See: https://dontkillmyapp.com/
Process reaping is also, I believe, a problem on iOS? One way to keep a process out of OutOfMemory/LowMemoryKiller's reach is to make it a foreground service (what stuff like Music Players do) and generally be very stringent with resource use. It is easy to profile for resource usage thanks to Android Studio's built-in profiler and tools like https://perfetto.dev/
But Android seems to be working hard to "catch up" to iOS.
I'm mostly comparing to native Linux development. Obviously you may need to make some changes for security, but I feel like they've gone way overboard with things like forcing the storage access framework/media storage APIs, killing even foreground services (doze mode etc), and so on.
At the end of the day, if you're using software to purposefully limit what hardware is capable of, I think that's wrong. Even if you're worried about security, add a simple escape hatch for power users.
Does this imply that the user-space TCP/IP-over-WireGuard trick described here wouldn't work through NAT, or on a mobile OS (assuming you can get a Go toolchain up and running)?
I know they did a bunch of work to get wireguard-go working on iOS. It sounds hard to me!
Let's simplify it: from your Go WireGuard connection, just do an HTTP GET. What's your next step?
I was confused because Tailscale does not bring its own userland TCP/IP. It can - as a VPN solution - rely on OS-provided TCP/IP stack, but you wanted to avoid having to hook up flyctl into OS as a virtual network interface, right?
We could too! This is all in `wireguard-go`. But we'd have to prompt users to escalate privileges every time they tried to SSH somewhere (or, worse, install a long-term resident thingy, just to SSH to things). We don't want to own your VPN connections!
This is an end-run around all of that; we just take responsibility for all of TCP/IP, in our dumb little command line program.
I had another question – this seems similar to what Hashicorp is doing with Boundary. Have you looked at Boundary and how this potentially compares with that, from an architecture standpoint? Of course there are parts of this that are bespoke to your infrastructure, but I'm just more curious from a nerdy-aspect of it because we're evaluating boundary as a replacement to our current setup (Wireguard bastion host), for all the other benefits like auth and logging.
I think our take on end-user access management is lower-level than what Boundary is trying to do. Boundary, as I understand it, sees the world the way an IdP RP does, mostly in terms of bearer tokens. We see stuff as infrastructure; a static configuration on an EC2 instance or a CI container; "just Unix". If we weren't building a PAAS, we'd probably lean much more strongly towards Boundary's way of looking at things.
As well, we care about minimizing and understanding as much of the code we expose as possible. For all the talking I've done about SSH here, the serverside of this feature is just a couple hundred lines of code; it is dwarfed by the clientside code. I couldn't say that about a Hashi product. (HashiCorp could though!)

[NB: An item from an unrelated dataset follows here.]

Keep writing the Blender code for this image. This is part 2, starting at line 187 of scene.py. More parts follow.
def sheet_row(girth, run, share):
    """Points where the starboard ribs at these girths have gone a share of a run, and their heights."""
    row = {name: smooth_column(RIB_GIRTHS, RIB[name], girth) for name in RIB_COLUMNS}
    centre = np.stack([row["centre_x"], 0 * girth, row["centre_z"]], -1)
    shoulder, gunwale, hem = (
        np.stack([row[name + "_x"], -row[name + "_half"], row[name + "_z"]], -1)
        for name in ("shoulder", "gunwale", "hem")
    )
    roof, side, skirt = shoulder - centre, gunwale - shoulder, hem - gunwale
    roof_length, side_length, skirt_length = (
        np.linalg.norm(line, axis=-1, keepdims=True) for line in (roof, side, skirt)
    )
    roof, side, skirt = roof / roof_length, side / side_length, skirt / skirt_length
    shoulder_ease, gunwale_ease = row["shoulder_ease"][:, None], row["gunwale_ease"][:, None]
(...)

Curious about fiddling with something similar with firecracker at home.
Think it'd be neat to spin up bespoke micro-vm's with wireguard enabled.

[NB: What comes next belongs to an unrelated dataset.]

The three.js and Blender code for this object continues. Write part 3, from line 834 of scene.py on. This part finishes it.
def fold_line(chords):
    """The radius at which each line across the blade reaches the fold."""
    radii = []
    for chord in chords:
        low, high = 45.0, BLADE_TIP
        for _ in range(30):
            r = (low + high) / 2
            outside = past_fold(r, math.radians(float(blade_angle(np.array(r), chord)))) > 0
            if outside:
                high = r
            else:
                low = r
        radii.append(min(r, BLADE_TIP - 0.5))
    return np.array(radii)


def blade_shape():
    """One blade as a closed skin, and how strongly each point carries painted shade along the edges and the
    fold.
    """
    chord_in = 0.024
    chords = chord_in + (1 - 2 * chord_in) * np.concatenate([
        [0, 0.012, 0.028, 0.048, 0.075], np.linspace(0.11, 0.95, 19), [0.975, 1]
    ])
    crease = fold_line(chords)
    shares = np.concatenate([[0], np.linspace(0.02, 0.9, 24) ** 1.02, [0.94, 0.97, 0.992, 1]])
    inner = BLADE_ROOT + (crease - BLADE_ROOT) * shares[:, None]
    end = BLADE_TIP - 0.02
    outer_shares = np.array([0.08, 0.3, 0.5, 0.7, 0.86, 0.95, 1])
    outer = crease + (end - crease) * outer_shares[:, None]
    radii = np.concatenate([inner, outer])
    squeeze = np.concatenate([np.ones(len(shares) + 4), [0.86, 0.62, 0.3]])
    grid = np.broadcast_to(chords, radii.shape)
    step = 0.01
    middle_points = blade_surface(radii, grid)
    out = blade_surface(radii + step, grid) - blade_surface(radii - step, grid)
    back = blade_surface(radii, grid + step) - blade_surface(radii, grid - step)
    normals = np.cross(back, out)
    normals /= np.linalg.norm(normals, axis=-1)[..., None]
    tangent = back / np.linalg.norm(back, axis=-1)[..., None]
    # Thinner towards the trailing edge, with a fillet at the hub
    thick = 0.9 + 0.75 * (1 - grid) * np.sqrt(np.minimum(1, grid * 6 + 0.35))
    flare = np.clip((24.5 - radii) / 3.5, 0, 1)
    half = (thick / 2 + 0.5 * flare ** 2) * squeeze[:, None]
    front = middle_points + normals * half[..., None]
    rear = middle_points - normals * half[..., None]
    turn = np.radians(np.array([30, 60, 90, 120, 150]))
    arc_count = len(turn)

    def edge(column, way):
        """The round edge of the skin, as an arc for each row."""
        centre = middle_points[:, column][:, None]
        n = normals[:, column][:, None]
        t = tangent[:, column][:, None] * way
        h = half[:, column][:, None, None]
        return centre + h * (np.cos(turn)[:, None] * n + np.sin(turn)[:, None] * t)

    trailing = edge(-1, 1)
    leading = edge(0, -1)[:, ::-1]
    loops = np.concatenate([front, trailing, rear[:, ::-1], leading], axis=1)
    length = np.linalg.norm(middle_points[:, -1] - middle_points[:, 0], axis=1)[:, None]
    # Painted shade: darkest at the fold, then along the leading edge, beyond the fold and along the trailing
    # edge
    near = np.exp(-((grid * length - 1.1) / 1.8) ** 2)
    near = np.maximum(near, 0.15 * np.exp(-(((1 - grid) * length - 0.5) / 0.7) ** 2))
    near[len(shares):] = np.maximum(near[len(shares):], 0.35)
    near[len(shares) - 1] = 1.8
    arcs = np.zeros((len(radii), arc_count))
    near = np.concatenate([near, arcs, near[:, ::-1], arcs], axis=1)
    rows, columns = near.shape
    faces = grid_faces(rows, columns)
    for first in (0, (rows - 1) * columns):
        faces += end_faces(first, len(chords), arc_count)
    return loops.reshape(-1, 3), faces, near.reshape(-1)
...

If you're turning up microvms with a linux kernel, it might just be easier to use kernel mode wireguard. It works pretty well!

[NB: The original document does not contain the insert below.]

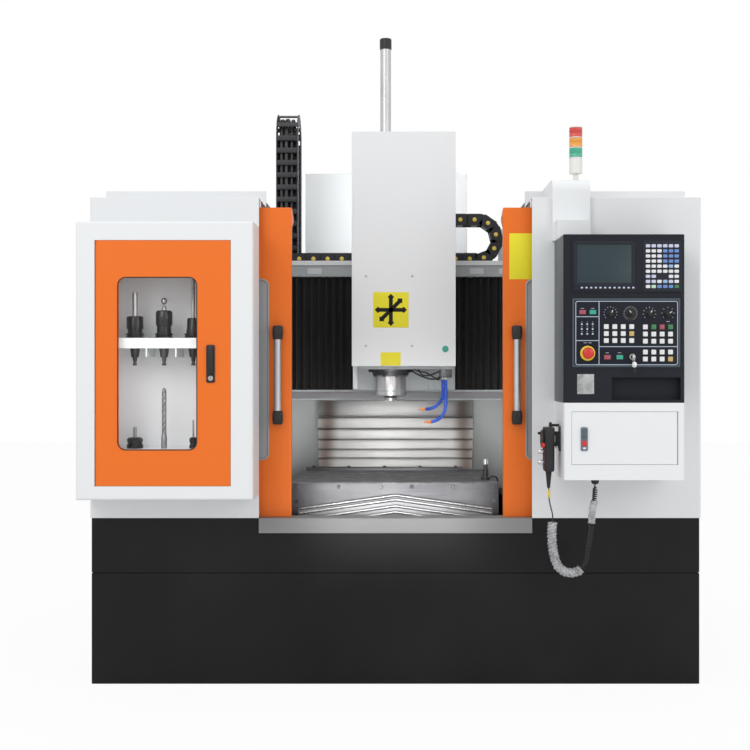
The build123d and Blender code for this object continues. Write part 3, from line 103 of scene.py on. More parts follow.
def lift(flat: np.ndarray, level: np.ndarray) -> np.ndarray:
    """Adds to flat (u, v) points, shape (..., rows, columns, 2), the height w of each row."""
    return np.concatenate([flat, np.broadcast_to(level[:, None, None], flat.shape[:-1] + (1,))], axis=-1)


def block(first_u: float, step_u: float, columns: int, first_v: float, step_v: float, rows: int) -> np.ndarray:
    """Places of a block of like parts, row by row from its upper left one, shape (rows columns, 2)."""
    row, column = np.indices((rows, columns))
    return np.stack([first_u + step_u * column, first_v - step_v * row], axis=-1).reshape(-1, 2)


def walk(line: np.ndarray) -> np.ndarray:
    """Distance walked along a line to each of its points."""
    return np.concatenate([[0.0], np.cumsum(np.linalg.norm(np.diff(line, axis=0), axis=1))])


def along(line: np.ndarray, at: np.ndarray) -> np.ndarray:
    """Points of a line at walked distances."""
    return np.stack([np.interp(at, walk(line), column) for column in line.T], axis=-1)


def square_to(path: np.ndarray, across: Triple, closed: bool = False) -> tuple[np.ndarray, np.ndarray]:
    """Unit directions square to a path: n = t x across, made unit, and b = t x n, for the tangent t.

    Args:
        path: points of shape (n, 3).
        across: a direction that the path never runs along.
        closed: the last point is followed by the first.

    Returns:
        n and b at each point.
    """
    tangent = np.roll(path, -1, axis=0) - np.roll(path, 1, axis=0) if closed else np.gradient(path, axis=0)
    tangent /= np.linalg.norm(tangent, axis=1, keepdims=True)
    normal = np.cross(tangent, np.asarray(across, float))
    normal /= np.linalg.norm(normal, axis=1, keepdims=True)
    return normal, np.cross(tangent, normal)


def smooth_path(points: Sequence[Triple], count: int = 60) -> np.ndarray:
    """Smooth curve through points: each stretch is the cubic whose end slopes are half the chords beside it.

    Args:
        points: points that it goes through.
        count: points wanted.

    Returns:
        Points of shape (count, 3).
    """
    knots = np.array(points, float)
    slope = np.gradient(knots, axis=0)
    share = np.linspace(0.0, len(knots) - 1, count)
    low = np.clip(share.astype(int), 0, len(knots) - 2)
    part = (share - low)[:, None]
    return ((2 * part**3 - 3 * part**2 + 1) * knots[low] + (part**3 - 2 * part**2 + part) * slope[low]
            + (-2 * part**3 + 3 * part**2) * knots[low + 1] + (part**3 - part**2) * slope[low + 1])


def rounded_outline(width: float, height: float, radius: float, steps: int = 5) -> np.ndarray:
    """Closed outline of a rounded rectangle.

    Four quarter circles, each about its own corner centre: centre + r (cos a, sin a) for a over its
    quarter, joined by the straight sides.

    Args:
        width: size along u.
        height: size along v.
        radius: corner radius.
        steps: arc steps at each corner.

    Returns:
        Points of shape (4 (steps + 1), 2), counter-clockwise.
    """
    radius = max(min(radius, width / 2 - 1e-4, height / 2 - 1e-4), 1e-4)
    turns = np.arange(4)[:, None] * math.pi / 2 + np.linspace(0.0, math.pi / 2, steps + 1)
    centres = np.array([(1, 1), (-1, 1), (-1, -1), (1, -1)]) * (width / 2 - radius, height / 2 - radius)
    return (centres[:, None] + radius * polar(turns)).reshape(-1, 2)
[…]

Just thought it'd be fun to futz with network code for once given the most I do is http usually.
Been checking out gliberlabs/ssh the past few hours which is neat. And which I can think of fun ways to pair with a micro-vm and step ca.
However, once authorized, the actual session uses a TLS stack generated for that individual session to establish a secure tunnel. It's explained at https://www.boundaryproject.io/docs/concepts/security/connec... if you're interested.
As for complexity, while Boundary overall is by no means a couple hundred lines, I will simply say that the vast majority of code (nearly the entire API) is related to user and resource management...how users are defined and authenticated, how infrastructure and services are described for access, RBAC, etc. The actual networking code performing the secure proxying is quite minimal because at least for the TCP tunnel it's more or less specifying the acceptable TLS parameters for that session and from there you're mostly in `io.Copy` land... it probably works out to a couple hundred lines :-D
What you're doing in Fly looks super cool and the stuff you're doing on gVisor (including the user-mode Wireguard stuff) is super cool too! Thanks for writing it up. And it sounds like the two solutions are more complementary than competing, so maybe at some point in the future you'll find that Boundary has a niche to fill in your setup as well!
But I'm still trying to fully understand what they're doing with Boundary. The abstractions just feel a bit off to me unlike other Hashicorp products (it's odd to me that you have to tell boundary to treat a database connection differently rather than just giving me any TCP or UDP access).
But their team does great work and has elegant designs so I trust it's more likely that the lightbulb just hasn't gone off in my head yet with Boundary.
It's all TCP though. Eventually we'll do more interesting things with specific protocol types.
I would take credit for this, but it's Ben's c--- hey, wait, I paid Ben Burkert for this, I'm going to take full credit.
So I have been actually looking at the code under pkg/wg and tracing stuff back into the wireguard-go pkg and so on for a bit. (Which is some very nice and clean code haha, so you definitely got what you paid for. :P)
I guess the conceptual hurdle I'm stuck on now is, great I've got this wg tunnel open in my code go. How do I actually force packets over it? Say I've got a sshd listening on the other end of the tunnel with netfilter rules that say only allow access over this tunnel.
Can I just do normal ssh calls and use the wg tunnel remote addr to do stuff?
Is it that simple and I'm vastly over thinking things, or is it more complicated then I thought?
Incidentally, fly.io is awesome!
Might have to see about getting our workloads running on it for any customers who might want to run them.
It's definitely given me some fun ideas custom wg and sshd impls running over micro-vm's for at home haha.